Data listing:
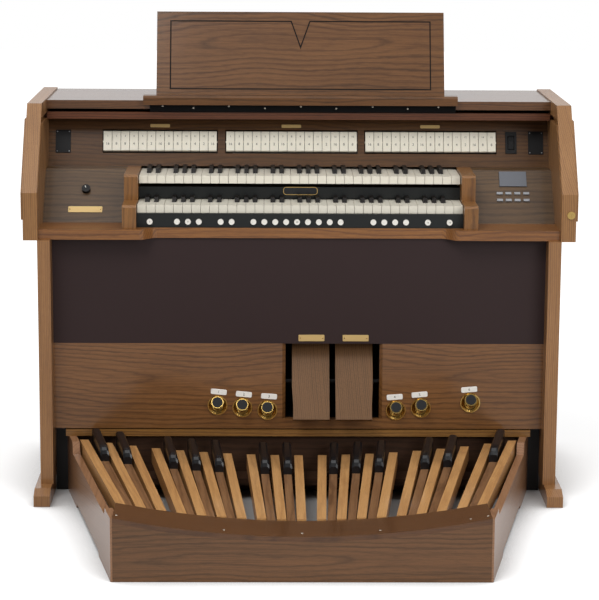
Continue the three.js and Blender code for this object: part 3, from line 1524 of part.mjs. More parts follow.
// Music ledge, desk, hinge and prop
const ledgeOutline = [
  [LEDGE_FRONT, LEDGE_BOTTOM],
  [LEDGE_FRONT, LEDGE_TOP - LEDGE_NOSE],
  [LEDGE_FRONT + LEDGE_NOSE, LEDGE_TOP],
  [LEDGE_BACK, LEDGE_TOP],
  [LEDGE_BACK, TOP_LEVEL],
  [TOP_FRONT, TOP_LEVEL],
  [TOP_FRONT, LEDGE_BOTTOM],
];
add(
  "music_ledge",
  fromSide(
    ledgeOutline,
    DESK_CENTRE - LEDGE_WIDTH * HALF_SHARE,
    DESK_CENTRE + LEDGE_WIDTH * HALF_SHARE,
  ),
  WALNUT,
);

const deskLeft = DESK_CENTRE - DESK_WIDTH * HALF_SHARE;
const deskRight = deskLeft + DESK_WIDTH;
const deskSlope = slope(DESK_BOTTOM_FRONT, DESK_BOTTOM_LEVEL, DESK_ANGLE);
const inlayLeft = deskLeft + DESK_INLAY_MARGIN;
const inlayRight = deskRight - DESK_INLAY_MARGIN;
const inlayTop = DESK_LENGTH - DESK_INLAY_DROP;
const inlayCorners = [
  [inlayLeft, DESK_INLAY_RISE],
  [inlayRight, DESK_INLAY_RISE],
  [inlayRight, inlayTop],
  [DESK_CENTRE + DESK_NOTCH_WIDTH, inlayTop],
  [DESK_CENTRE, inlayTop - DESK_NOTCH_DEPTH],
  [DESK_CENTRE - DESK_NOTCH_WIDTH, inlayTop],
  [inlayLeft, inlayTop],
];
const inlayHalf = DESK_INLAY_WIDTH * HALF_SHARE;
const inlayLines = inlayCorners.map(([x0, y0], index) => {
  const [x1, y1] = inlayCorners[(index + 1) % inlayCorners.length];
  const length = Math.hypot(x1 - x0, y1 - y0);
  const matrix = new THREE.Matrix4().makeRotationZ(Math.atan2(y1 - y0, x1 - x0));
  const line = block(
    -inlayHalf,
    length + inlayHalf,
    -inlayHalf,
    inlayHalf,
    -DESK_INLAY_DEPTH,
    DESK_THICKNESS,
  );
  return placed(line, matrix.setPosition(x0, y0, 0));
});
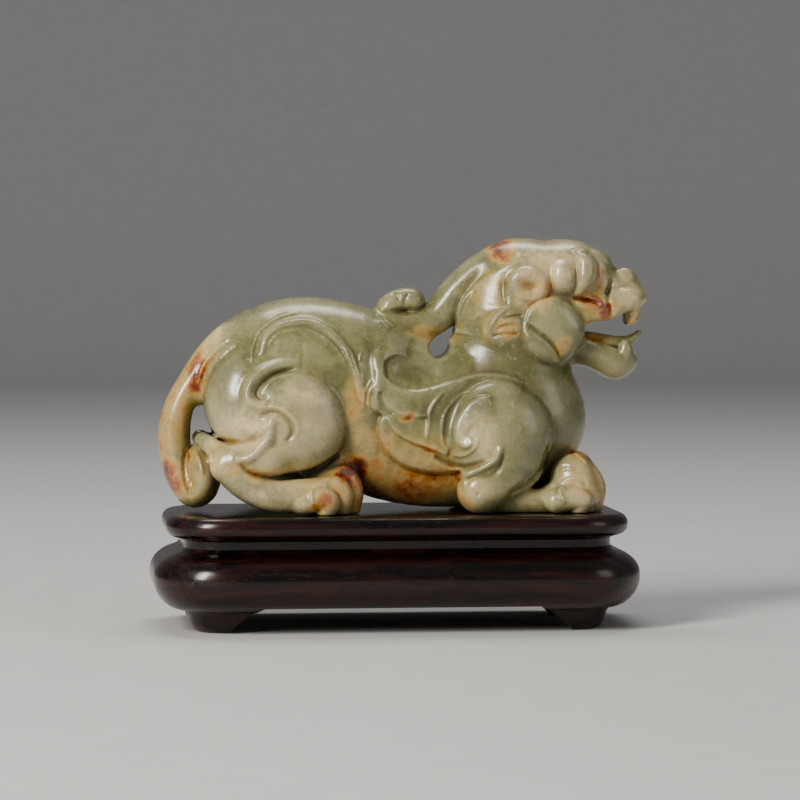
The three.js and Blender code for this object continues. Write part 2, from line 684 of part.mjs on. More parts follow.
// Offsets from the core rectangle against height, from the floor up to the plate's top
function standProfile() {
  const plateBottom = STAND_HEIGHT - PLATE_THICKNESS;
  const waistBottom = plateBottom - WAIST_HEIGHT;
  const edgeRadius = PLATE_THICKNESS / 2;
  const plateEdge = CORNER_RADIUS - PLATE_INSET - edgeRadius;
  const waist = CORNER_RADIUS - WAIST_INSET;
  const foot = CORNER_RADIUS - FOOT_INSET;
  const belly = CORNER_RADIUS - BELLY_DEPTH;
  return [
    new THREE.Vector2(0, 0),
    new THREE.Vector2(foot - 2.8, 0),
    new THREE.Vector2(foot - 2.1, 0.5),
    new THREE.Vector2(foot - 1.2, 2),
    new THREE.Vector2(foot - 0.7, 3.8),
    new THREE.Vector2(foot, 4.9),
    ...arc([belly, BELLY_CENTRE], [BELLY_DEPTH, BELLY_CENTRE - 5.2], -86, 0, 8),
    ...arc([belly - 1.4, BELLY_CENTRE], [BELLY_DEPTH + 1.4, waistBottom - BELLY_CENTRE], 0, 72, 6).slice(1),
    new THREE.Vector2(waist + 0.6, waistBottom),
    new THREE.Vector2(waist, waistBottom + 0.8),
    new THREE.Vector2(waist, plateBottom - 0.6),
    ...arc([plateEdge, plateBottom + edgeRadius], [edgeRadius, edgeRadius], -90, 90, 9),
    new THREE.Vector2(0, STAND_HEIGHT),
  ];
}

// Sweeps a profile round a rectangle with rounded corners; offset 0 is drawn in to the middle
function sweepRoundRectangle(profile, length, width, radius, cornerSteps) {
  const lathe = new THREE.LatheGeometry(profile, 4 * cornerSteps);
  const core = new THREE.Vector2(length / 2 - radius, width / 2 - radius);
  const position = lathe.getAttribute('position');
  for (let n = 0; n < position.count; n++) {
    const ray = Math.floor(n / profile.length) % (4 * cornerSteps);
    const { x: offset, y: height } = profile[n % profile.length];
    const quarter = Math.floor(ray / cornerSteps);
    const angle = (quarter + (ray % cornerSteps) / (cornerSteps - 1)) * Math.PI / 2;
    const signX = quarter === 0 || quarter === 3 ? 1 : -1;
    const signY = quarter < 2 ? 1 : -1;
    const coreShare = offset > 0 ? 1 : 0;
    const x = signX * core.x * coreShare + offset * Math.cos(angle);
    const y = signY * core.y * coreShare + offset * Math.sin(angle);
    position.setXYZ(n, x, y, height);
  }
  return lathe;
}

// The space between two feet, as a solid along the y axis: narrow at the top, with slanting sides
function archGeometry(halfGap, depth) {
  const shape = new THREE.Shape();
  const top = halfGap - FOOT_FLARE;
  shape.moveTo(-halfGap, -1);
  shape.lineTo(halfGap, -1);
  shape.lineTo(halfGap, 0);
  shape.quadraticCurveTo(halfGap - FOOT_FLARE * 0.35, FOOT_HEIGHT * 0.55, top, FOOT_HEIGHT);
  shape.lineTo(-top, FOOT_HEIGHT);
  shape.quadraticCurveTo(-halfGap + FOOT_FLARE * 0.35, FOOT_HEIGHT * 0.55, -halfGap, 0);
  const arch = new THREE.ExtrudeGeometry(shape, { depth, bevelEnabled: false, curveSegments: 8 });
  return arch.translate(0, 0, -depth / 2).rotateX(Math.PI / 2);
}

function standGeometry(wasm) {
  const toSolid = (geometry) => {
    const bare = geometry.index ? geometry : mergeVertices(geometry);
    bare.deleteAttribute('normal');
    bare.deleteAttribute('uv');
    const merged = mergeVertices(bare, 1e-4);
    const index = [...merged.index.array];
    const kept = [];
    for (let n = 0; n < index.length; n += 3) {
      const [a, b, c] = index.slice(n, n + 3);
      if (a !== b && b !== c && c !== a) kept.push(a, b, c);
    }
    const mesh = new wasm.Mesh({
      numProp: 3,
      vertProperties: new Float32Array(merged.getAttribute('position').array),
      triVerts: new Uint32Array(kept),
    });
    return new wasm.Manifold(mesh);
  };
  const body = toSolid(sweepRoundRectangle(standProfile(), STAND_LENGTH, STAND_WIDTH, CORNER_RADIUS, 9));
  const footLine = STAND_LENGTH / 2 - FOOT_INSET;
  const footEnd = STAND_WIDTH / 2 - FOOT_INSET;
  const frontArch = toSolid(archGeometry(footLine - FOOT_LENGTH, STAND_WIDTH + 2));
  const endArch = toSolid(archGeometry(footEnd - FOOT_DEPTH, STAND_LENGTH + 2).rotateZ(Math.PI / 2));
  const cut = body.subtract(frontArch).subtract(endArch).getMesh();
  const geometry = new THREE.BufferGeometry();
  geometry.setAttribute('position', new THREE.BufferAttribute(cut.vertProperties, 3));
  geometry.setIndex(new THREE.BufferAttribute(cut.triVerts, 1));
  return geometry;
}

const wasm = await Module();
wasm.setup();

const beast = new THREE.Mesh(beastGeometry(), JADE);
beast.name = 'beast';
beast.position.z = STAND_HEIGHT + SEAT_GAP;

const stand = new THREE.Mesh(standGeometry(wasm), HARDWOOD);
stand.name = 'stand';

const carving = new THREE.Group();
carving.add(beast, stand);
const whole = new THREE.Box3().setFromObject(carving).getCenter(new THREE.Vector3());
carving.position.x = -whole.x;

export default carving;
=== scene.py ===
"""Jade mythical beast lying on a dark hardwood stand, in a plain pale studio.

The beast is carved as one skin from rounded limbs and balls, measured in millimetres from the top
of the stand. The stand is modelled from a swept moulding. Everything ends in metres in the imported
frame.
"""

import json
import logging
import math
from collections.abc import Iterable, Sequence
from dataclasses import dataclass
from enum import Enum

import bmesh
import bpy
import numpy as np
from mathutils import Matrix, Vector

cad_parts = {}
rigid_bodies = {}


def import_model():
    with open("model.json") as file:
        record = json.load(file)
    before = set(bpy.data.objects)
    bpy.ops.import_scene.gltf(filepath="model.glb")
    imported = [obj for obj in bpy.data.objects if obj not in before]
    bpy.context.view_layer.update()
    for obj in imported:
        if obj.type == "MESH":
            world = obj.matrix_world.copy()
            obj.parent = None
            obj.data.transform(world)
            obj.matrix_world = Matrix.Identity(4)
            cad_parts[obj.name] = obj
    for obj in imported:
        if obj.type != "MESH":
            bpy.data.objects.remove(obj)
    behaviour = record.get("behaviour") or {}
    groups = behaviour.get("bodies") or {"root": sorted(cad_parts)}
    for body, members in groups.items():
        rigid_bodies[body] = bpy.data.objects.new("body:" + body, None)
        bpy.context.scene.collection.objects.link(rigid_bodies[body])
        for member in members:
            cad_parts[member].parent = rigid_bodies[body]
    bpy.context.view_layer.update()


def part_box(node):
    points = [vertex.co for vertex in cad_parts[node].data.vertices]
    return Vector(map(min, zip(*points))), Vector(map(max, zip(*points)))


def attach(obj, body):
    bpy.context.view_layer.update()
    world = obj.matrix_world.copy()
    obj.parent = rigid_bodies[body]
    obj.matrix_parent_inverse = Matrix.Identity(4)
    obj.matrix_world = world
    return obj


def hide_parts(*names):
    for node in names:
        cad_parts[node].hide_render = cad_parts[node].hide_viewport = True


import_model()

log = logging.getLogger("jade_beast")

# A millimetre in metres, and where the beast's own origin lies in the frame, in millimetres
MM = 0.001
BEAST_SHIFT = (-1.653, 0.0, 28.1)

# What keeps a division off zero, and the slack within which two places count as one
TINY = 1e-9
SLACK = 1e-6

# Distances in millimetres: of empty clay, round a limb where nothing is near, and the margin round
# a form in which the skin may still move
EMPTY = 8.0
NOTHING_NEAR = 9.0
FORM_MARGIN = 2.5

# The flattest slope by which a flattened limb's distance is corrected
LEAST_SLOPE = 0.3

# Carved lines: steps on each span, share of the width at the very end and what it swells by, how
# many fades away a lip is gone, how fast a lip rises at its ends, and the drawing board's pitch
# as a share of the grid's step
LINE_STEPS = 6
LINE_END_WIDTH = 0.45
LINE_SWELL = 0.55
LIP_FADES = 4
LIP_EASE = 1.6
BOARD_PITCH = 0.8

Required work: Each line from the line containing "const beast = new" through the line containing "record = json.load(file)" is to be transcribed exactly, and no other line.

Finished exercise:
const beast = new THREE.Mesh(beastGeometry(), JADE);
beast.name = 'beast';
beast.position.z = STAND_HEIGHT + SEAT_GAP;

const stand = new THREE.Mesh(standGeometry(wasm), HARDWOOD);
stand.name = 'stand';

const carving = new THREE.Group();
carving.add(beast, stand);
const whole = new THREE.Box3().setFromObject(carving).getCenter(new THREE.Vector3());
carving.position.x = -whole.x;

export default carving;
=== scene.py ===
"""Jade mythical beast lying on a dark hardwood stand, in a plain pale studio.

The beast is carved as one skin from rounded limbs and balls, measured in millimetres from the top
of the stand. The stand is modelled from a swept moulding. Everything ends in metres in the imported
frame.
"""

import json
import logging
import math
from collections.abc import Iterable, Sequence
from dataclasses import dataclass
from enum import Enum

import bmesh
import bpy
import numpy as np
from mathutils import Matrix, Vector

cad_parts = {}
rigid_bodies = {}


def import_model():
    with open("model.json") as file:
        record = json.load(file)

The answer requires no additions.